On the last evening of the Convocation, I had the privilege of sitting with Paul to ask him more about how these principles might shape and guide the work of the Presbyterian Peace Fellowship in the coming years. Our conversation follows.

(Photo: Paul K. Chappel, far left, and Emily Brewer, third from right)

Emily: You’ve talked a lot this weekend about the principles of peacemaking—empathy, respect, listening—and how most human conflicts are caused by people feeling disrespected. Can you talk more about how we take these principles and apply them to creating systemic policy change?

Paul: Well, peace is often very abstract for people and something that’s “over there”—drones, Israel and Palestine--and we need to understand peace as something people can use in their daily life. People are in conflict with their spouse or partner, with their roommate, they get mad at the guy behind the counter, people just have all kinds of daily conflict, and these principles of listening and empathy make peace practical. When you apply them to your daily life you can see how they apply internationally and nationally; starting from a place of empathy and respect changes the way you see other people, other nations, and so I think that the next step is to make peace something that is daily living.

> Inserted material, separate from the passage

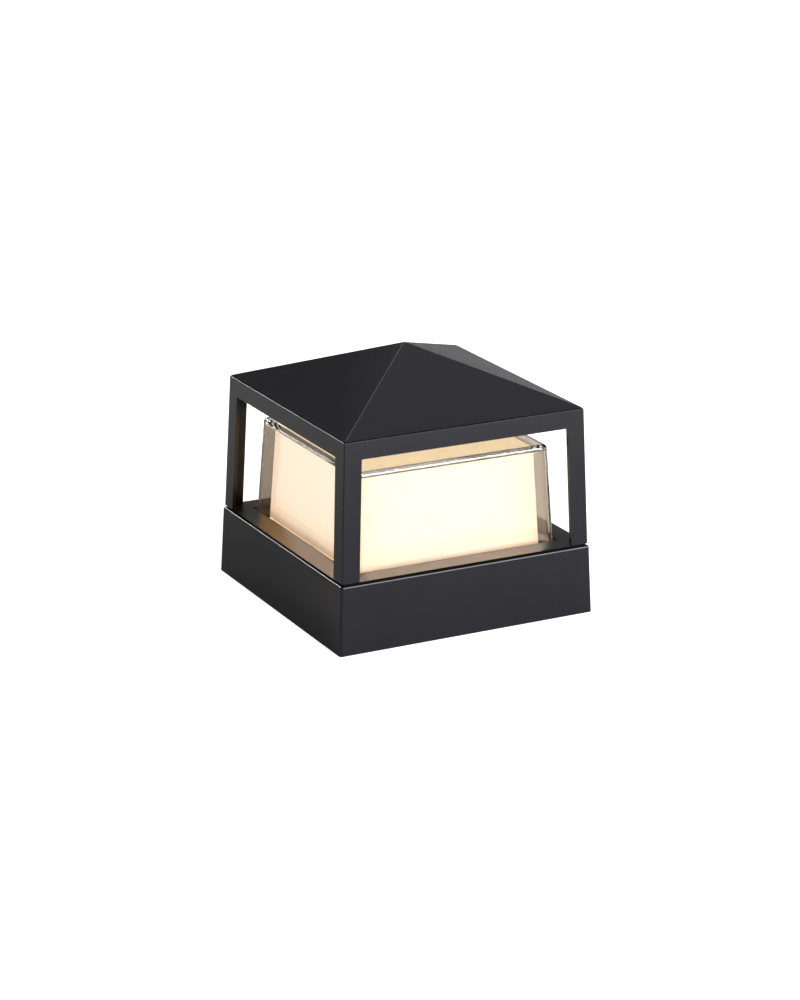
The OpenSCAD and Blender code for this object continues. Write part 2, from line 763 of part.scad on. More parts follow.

Then, if we applied these principles to, say, the issue of drones, it would solve the problem because it would eliminate hypocrisy. Drones aren’t the main issue—it’s the hypocrisy. We feel we have the right to use drones in other countries even though we would never let another country fly drones over the U.S. Just think of how many of our foreign policy problems are really about hypocrisy—nuclear weapons, war, and so many others. “We can invade other countries but you can’t invade us” – that’s something that makes people very angry. If we eliminated hypocrisy in foreign policy and instead used the principles of peacemaking it would solve so many problems. Jesus condemned the hypocrite who has a log in his eye and criticizes his brother who has a speck in his eye, and Buddha said that hypocrisy, which causes us to ignore our own flaws and emphasize the flaws of others, ends up magnifying our own flaws. Listening, empathy, respect are the practices which would help us go deeper under the surface of the problems and help solve the problems we see today.


Emily: How do we as people and organizations committed to peace help make this happen on a policy-level?

Paul: We have to have a cultural shift. It’s going to take a lot of work, but we have to create a culture in which it’s abnormal to do things like stereotype and dehumanize others. It starts with influencing our own institutions—schools, churches, etc—and other things like films and music. The great thing about it is that you don’t need everyone on board. If a third of people in Congress thought like this it would make a huge difference. One person who thinks like this in an org can help change the whole culture of the organization. Each person makes a difference. People want a quick fix, but there’s not a quick fix for many of our problems—it will take a broad cultural shift.

But I’m very hopeful, because everything that we’re talking about that we have to do humans respond so well to—to being listened to, respected—it makes humans feel good so that gives me hope that what we’re trying to do is something that people respond well to. For example, in all of human history, I don’t think anyone has ever seriously said, “I hate it when people respect me! I hate it when people listen to me! My spouse and I have to go to marriage counseling, because my spouse listens to me all the time and I can’t take it anymore!” That gives peace more power to spread because humans respond so well to it.  And one reason I think this cultural shift that we’ve talked about can really catch on is because everyone wants our spouses, bosses, parents, friends to listen more, be more empathetic. There’s a motivation for us to make this happen and we have to tie it to bigger issues. For example, we have to talk about respect to deal with the commodification of life, which is so destructive. We must have respect for life itself, recognizing the inherent dignity of creation itself.


Emily: You’ve talked some about the military and how the military provides purpose and meaning, belonging, sense of family--things that you have named as basic human needs. How do you see that outside the military? Do peace movements do that? Have you personally found that outside of the military since you left six years ago?

Paul: I’ve struggled to find that again, but I do think it exists. A lot of people who get out of the military have a hard time relating to people, because the military really has it down to a science. I’ve had glimpses of it with peace groups, though, where there is strong camaraderie because you have shared vision and values.


Emily: A long-time PPF member, Tom Driver, recently challenged the PPF to get back to some of the direct anti-war work on which we were founded. Based on your own work and experiences and after having spent a weekend with PPF, I wonder if you have any advice about how we might go about doing that or other ways you might see that we can move forward as an organization after this weekend.

Paul: I think the anti-war piece is so central to Jesus himself, and I would love to work together in the future. I think collaborating with other groups is essential, and I think the Presbyterian Peace Fellowship has a lot to offer. During this weekend I’ve noticed that people aren’t bitter.  A lot of the people I’ve met here are hardcore and they’re gracious and nice, which is really refreshing.

The other thing that comes to mind is that I heard you all talk about the age demographics of the organization on the first night, and one of the things I always try to emphasize is skills. One reason why I have taken the approach of offering skills is that it gets young people involved. They want practical skills of how to live well, how to be more effective in the world, how to resolve conflict, how to cultivate respect, how to calm yourself and other people down. These are tools that you can use in any movement—environmental rights, women’s rights—and I think it’s a good way to get young people involved, which is essential. And PPF has a lot to offer to people. One person I talked to this weekend said that what they love about PPF is the collective knowledge and experience that is here, which is really wonderful.


Peacemaking is just as simple and just as difficult as practicing empathy with one another. Amal Nasser, who was the preacher at the Convocation, echoed these words as well—“we need to train the new generation on nonviolent resistance” by teaching youth to express anger in healthy and nonviolent ways. This is how it begins.